Peter Hain and Charles Clarke have always shared three characteristics: ambition, truculence and vanity. There is now a fourth: public fed-upness with Tony Blair over his change of mind on the EU constitution referendum. It has been reported that Mr Clarke gave the PM a bawling-out, and Mr Hain has done nothing to conceal his dissatisfaction. Both men had enjoyed expressing contempt for the idea of a referendum. Neither will now enjoy all that being quoted back. Tony Blair told friends that he knew that he would have to eat excrement for a few days. Messrs Clarke and Hain cannot see why they too should be condemned to the faeces diet.

But last week's dégringolade dramatised the PM's loss of authority; it did not create it. There are two basic and related explanations for the long moral failure of the Blair premiership. He did not know what he wanted to do with power, because he did not know who he was.

Previous Labour premiers were sustained in adversity by the belief that they were representing the Labour movement and the working class.
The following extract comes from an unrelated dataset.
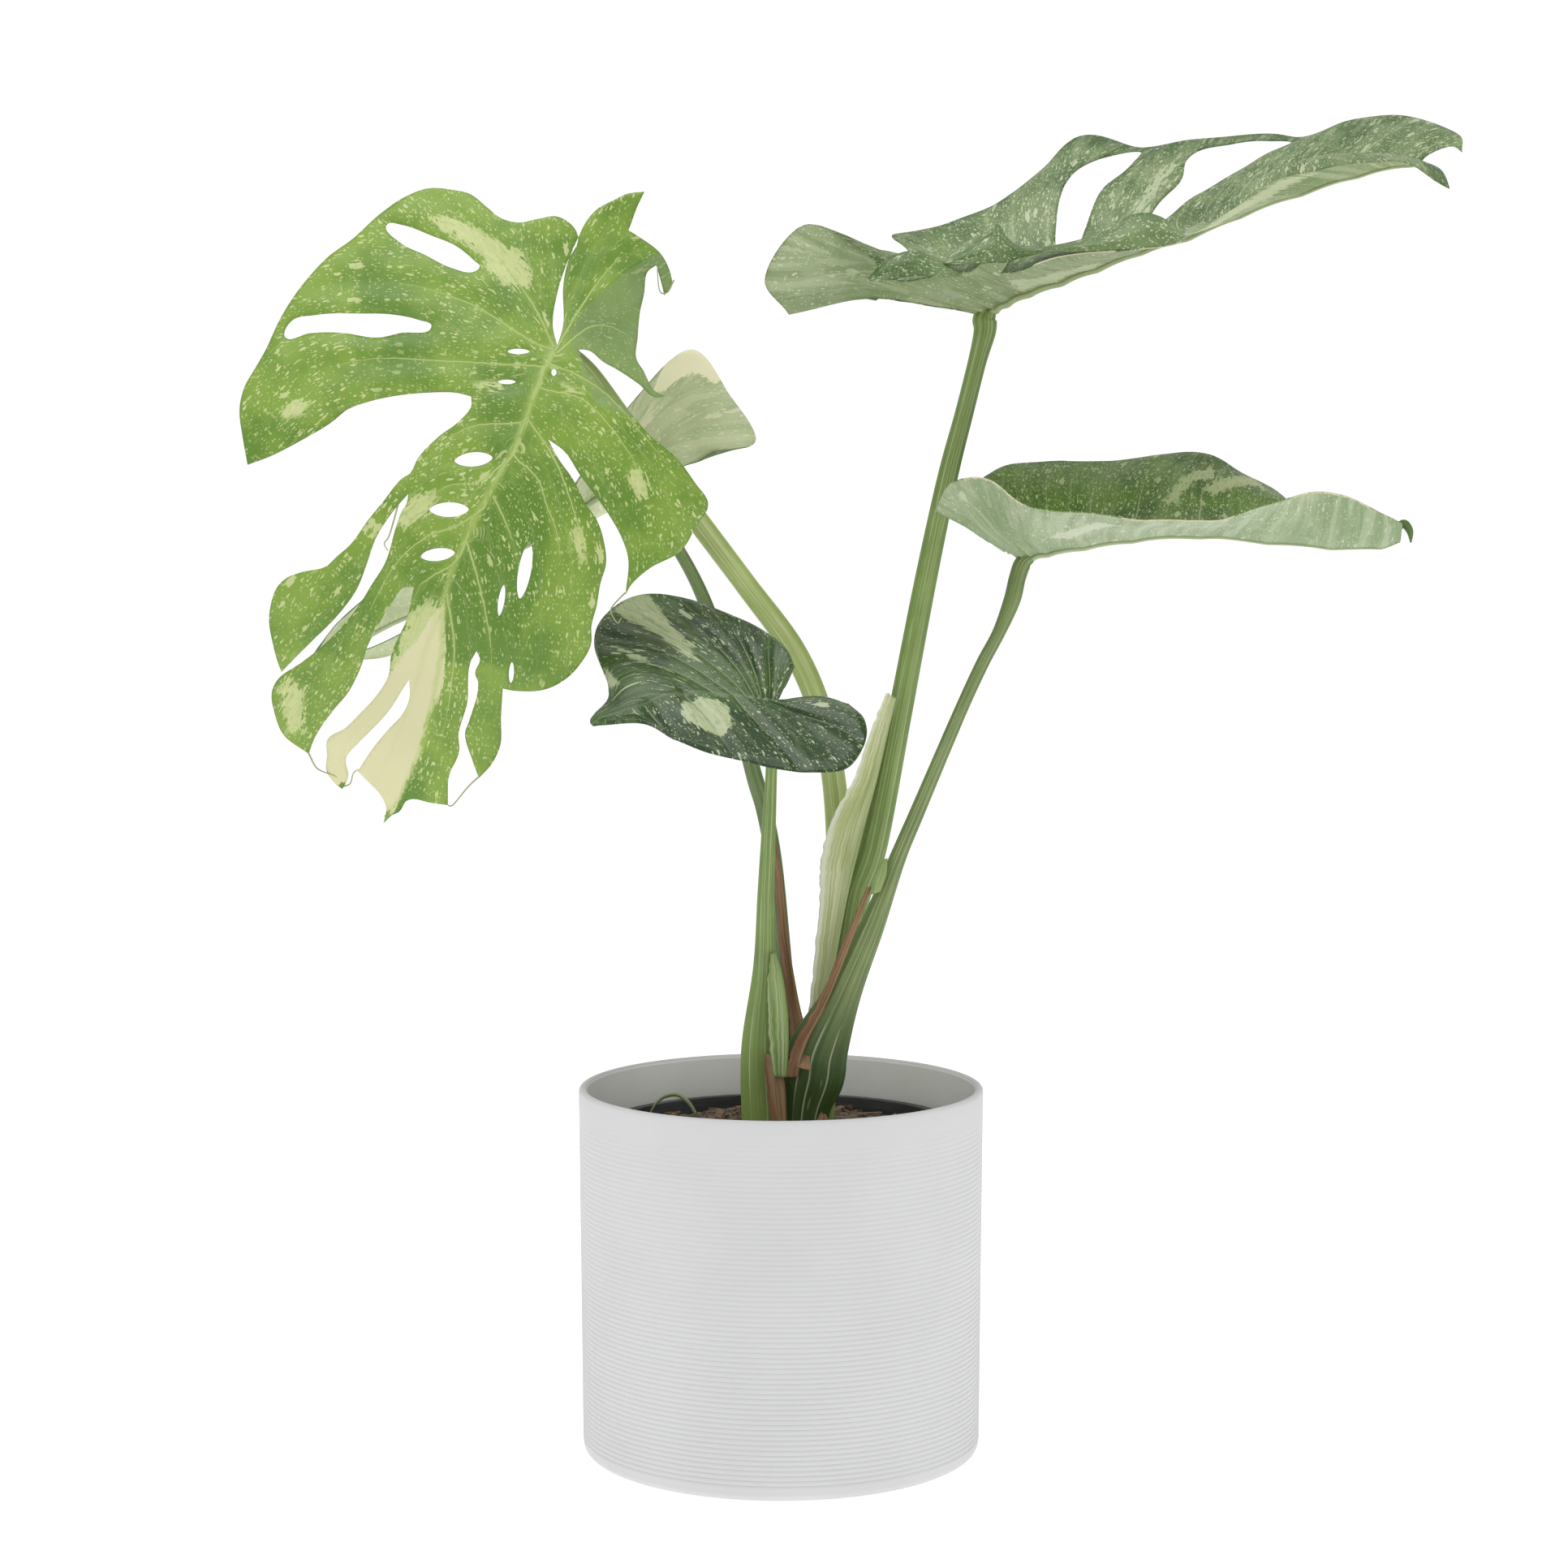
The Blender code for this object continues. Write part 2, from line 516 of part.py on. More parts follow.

Inasmuch as that was not the demographic majority, it ought to be a moral one (Margaret Thatcher felt the same about the middle classes).

Tony Blair had no such solid class basis. At times, that could seem like an advantage; he was happy to invite everyone into his big tent. But it was also a recurrent source of anxiety; what if nobody came? In that respect, Tony Blair can seem like a cross between Jeffrey Archer and Diana, Princess of Wales. It was only towards the end of her life that she became fully aware of her power. She realised that she could charm any living creature: man, woman or beast. But once she had entranced them, she did not know what to do with them. Popularity was no cure for insecurity.
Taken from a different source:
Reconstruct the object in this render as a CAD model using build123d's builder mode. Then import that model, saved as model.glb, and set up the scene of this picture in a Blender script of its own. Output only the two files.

Equally, I always felt that Jeffrey cut an awkward figure at his own famous parties. He would invite one-third of the Tory Cabinet on every one of the three nights, plus really important people such as England cricketers, and would provide wall-to-wall butlers and champagne. There, one might have thought, his duties as a host should have ended, and he could just enjoy himself. No guest would have any excuse for going thirsty or failing to find interesting people to talk to; if anyone had chosen to turn into a wallflower, it would have been their own fault. But Jeffrey could never relax. He would be upset because the Minister for String had failed to appear.

Margaret Thatcher would not have understood all that. I do not know what her favourite passage from the Bible is. I suspect that it would not be the Sermon On The Mount. It ought to be "I came not with peace, but a sword". If anyone had ever offered her a big tent, she would have hired it out to a boxing promoter. She did not want popularity. She wanted victory.
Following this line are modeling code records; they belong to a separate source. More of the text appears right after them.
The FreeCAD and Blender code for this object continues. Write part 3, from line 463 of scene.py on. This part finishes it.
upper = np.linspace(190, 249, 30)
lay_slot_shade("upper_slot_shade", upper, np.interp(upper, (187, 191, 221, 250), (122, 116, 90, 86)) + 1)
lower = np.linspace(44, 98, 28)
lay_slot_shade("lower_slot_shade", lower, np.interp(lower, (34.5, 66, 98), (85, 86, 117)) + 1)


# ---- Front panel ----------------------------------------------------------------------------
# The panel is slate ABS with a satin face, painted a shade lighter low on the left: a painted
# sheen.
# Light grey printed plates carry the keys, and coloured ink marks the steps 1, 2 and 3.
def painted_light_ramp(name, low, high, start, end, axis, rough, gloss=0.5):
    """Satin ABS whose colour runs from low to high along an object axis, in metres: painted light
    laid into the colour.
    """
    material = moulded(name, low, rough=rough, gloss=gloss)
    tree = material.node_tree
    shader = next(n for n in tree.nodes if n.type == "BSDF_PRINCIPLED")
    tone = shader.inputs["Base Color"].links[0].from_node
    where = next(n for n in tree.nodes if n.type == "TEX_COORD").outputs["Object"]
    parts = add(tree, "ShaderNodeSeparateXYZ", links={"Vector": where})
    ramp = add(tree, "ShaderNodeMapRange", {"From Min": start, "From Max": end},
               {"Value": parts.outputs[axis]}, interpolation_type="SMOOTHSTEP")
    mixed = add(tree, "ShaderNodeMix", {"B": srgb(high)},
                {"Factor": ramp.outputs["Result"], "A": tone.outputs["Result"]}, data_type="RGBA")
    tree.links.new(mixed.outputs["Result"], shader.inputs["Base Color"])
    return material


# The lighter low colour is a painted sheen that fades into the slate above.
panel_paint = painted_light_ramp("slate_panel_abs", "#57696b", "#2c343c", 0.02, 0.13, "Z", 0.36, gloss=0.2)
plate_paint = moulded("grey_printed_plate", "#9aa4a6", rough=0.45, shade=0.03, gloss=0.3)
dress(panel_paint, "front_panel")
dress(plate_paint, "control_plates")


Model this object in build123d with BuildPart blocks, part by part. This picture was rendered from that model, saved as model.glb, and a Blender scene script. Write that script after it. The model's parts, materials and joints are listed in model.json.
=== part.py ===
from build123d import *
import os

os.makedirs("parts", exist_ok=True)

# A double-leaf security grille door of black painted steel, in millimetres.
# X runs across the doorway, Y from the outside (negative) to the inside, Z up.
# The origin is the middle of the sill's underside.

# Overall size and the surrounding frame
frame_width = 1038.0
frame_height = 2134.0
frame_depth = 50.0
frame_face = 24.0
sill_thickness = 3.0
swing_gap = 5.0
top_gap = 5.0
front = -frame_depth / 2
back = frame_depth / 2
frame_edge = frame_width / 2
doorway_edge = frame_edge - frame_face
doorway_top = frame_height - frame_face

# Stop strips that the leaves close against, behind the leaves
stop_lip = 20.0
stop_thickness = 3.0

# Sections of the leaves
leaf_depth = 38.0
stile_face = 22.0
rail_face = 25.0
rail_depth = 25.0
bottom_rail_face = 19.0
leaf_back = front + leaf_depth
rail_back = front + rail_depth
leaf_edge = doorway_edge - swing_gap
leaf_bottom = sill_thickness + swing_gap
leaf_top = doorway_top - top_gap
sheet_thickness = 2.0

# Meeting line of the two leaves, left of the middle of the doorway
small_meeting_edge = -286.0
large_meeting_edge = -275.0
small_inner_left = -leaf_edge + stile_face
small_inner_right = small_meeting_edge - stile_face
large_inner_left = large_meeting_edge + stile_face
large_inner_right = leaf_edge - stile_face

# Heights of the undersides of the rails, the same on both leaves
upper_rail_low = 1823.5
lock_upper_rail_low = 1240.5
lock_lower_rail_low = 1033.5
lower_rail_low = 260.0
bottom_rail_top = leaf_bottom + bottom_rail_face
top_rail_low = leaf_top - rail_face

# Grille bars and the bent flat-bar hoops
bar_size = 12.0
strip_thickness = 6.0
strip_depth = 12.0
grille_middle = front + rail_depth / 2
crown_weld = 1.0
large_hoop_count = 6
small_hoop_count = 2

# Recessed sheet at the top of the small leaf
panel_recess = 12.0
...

Tony Blair had an excuse for his worries. Unlike a lot of his colleagues who were still nostalgic sentimentalists, he knew that many of the changes wrought by Thatcherism were irreversible. There could never again be a governing majority for old Labour policies. He had to placate the England of the Daily Mail and The Sun. This led to constant strain. For obvious reasons, prison sports teams always play at home. New Labour had the opposite constraint. It was never allowed to play at home because Tony Blair did not believe that there was such a thing as a home crowd. But the PM is now exhibiting the tension one might expect in a sportsman who has always had to perform on enemy territory.

Indeed, Mr Blair often gives the impression of regarding himself as a burglar who has broken into a great house and then been mistaken for a guest. He is being regaled at table, but is no more capable of relaxation than Jeffrey Archer was. He is afraid that at any moment, the owners will rumble him and send for the police.

None of this means that he is bound to lose the next election; he is still a formidable Leader of the Opposition. But even if he won re-election, he would be in office, not in power; no longer a dominant figure, but a provisional one. There is increasing discussion of the circumstances in which he could quit office, and a lot of talk about his place in history. He used to believe that he could conquer history by great deeds. Now, it is more a matter of giving himself an excuse to go while the going is good.

As a schoolboy, Tony Blair played Captain Stanhope in Journeys End. The school magazine credited him with "febrile intensity, wiring himself into his ever-more circumscribed troglodyte world". In 1997, great hopes; in 2004, a febrile troglodyte - one suspects that this is an accurate guide to Tony Blair's own feelings.

Even at Mrs Thatcher's final party conference as Prime Minister, the audience was chanting "10 more years", and she was loving it. If anyone now offered Tony Blair another 10 years, he would ask Cherie to put in an immediate appeal to the parole board.